How to wire the PIR Sensor:

• For the PIR Sensor, you will also have three different wires: the VCC, the pin, and the GND.
• In respect to my code, I connected the pin on my PIR Sensor to D5 on my Argon.
• I connected the VCC wire to the positive rail on my breadboard which was connected to my USB pin on my Argon.

How to wire the Servo:

• For the Servo, you will have three different wires: the VCC, the DIN, and the GND.
• In respect to my code, I connected the DIN pin to D3 on my Argon.
• I connected the VCC wire to the positive rail on my breadboard and connected that to my USB pin on my Argon.

How to wire the NeoPixel LED Lights:

• For the NeoPixel LED Lights, I soldered three long solid core wires to GND, DIN, and VCC.
• Like the rest, I connected the GND to the negative rail on my breadboard.
• I connected the DIN pin to D6 on my Argon.
• I connected my VCC to the USB on my Argon.
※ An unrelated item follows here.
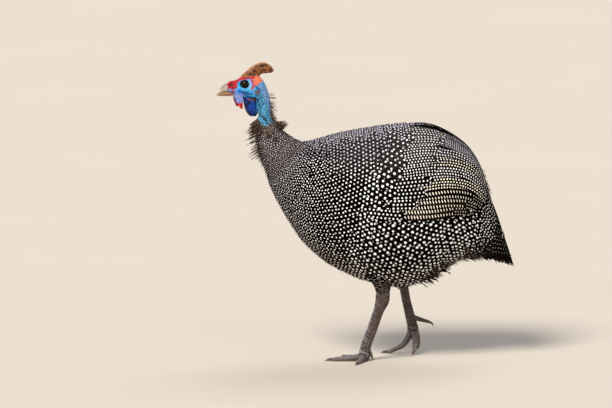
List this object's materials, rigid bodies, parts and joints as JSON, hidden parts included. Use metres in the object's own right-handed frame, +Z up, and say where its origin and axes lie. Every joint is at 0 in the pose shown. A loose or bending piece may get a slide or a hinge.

For this step, you will need your:

• Cardboard
• Tape/ Hot Glue
• Acrylic Paint
• Your Sensors

Now that you have finished the wiring of your advent calendar, you can be creative when it comes to building how you want your advent calendar to look!

I have found in order to open the advent calendar door the easiest, I would need to elevate my servo ( mainly because of the shape I decided to go with for the calendar. )

• I first punctured three holes on the left-hand side of the tree and made sure that the door could open easily with very minimum pressure.
• Once I elevated my servo to be roughly the height of my calendar, I connected my twine from the fin of the servo diagonally to the lower right-hand corner of the calendar door. ( The angle the twine created was about 45 degrees )

Congrats! You made your own advent calendar! How exciting!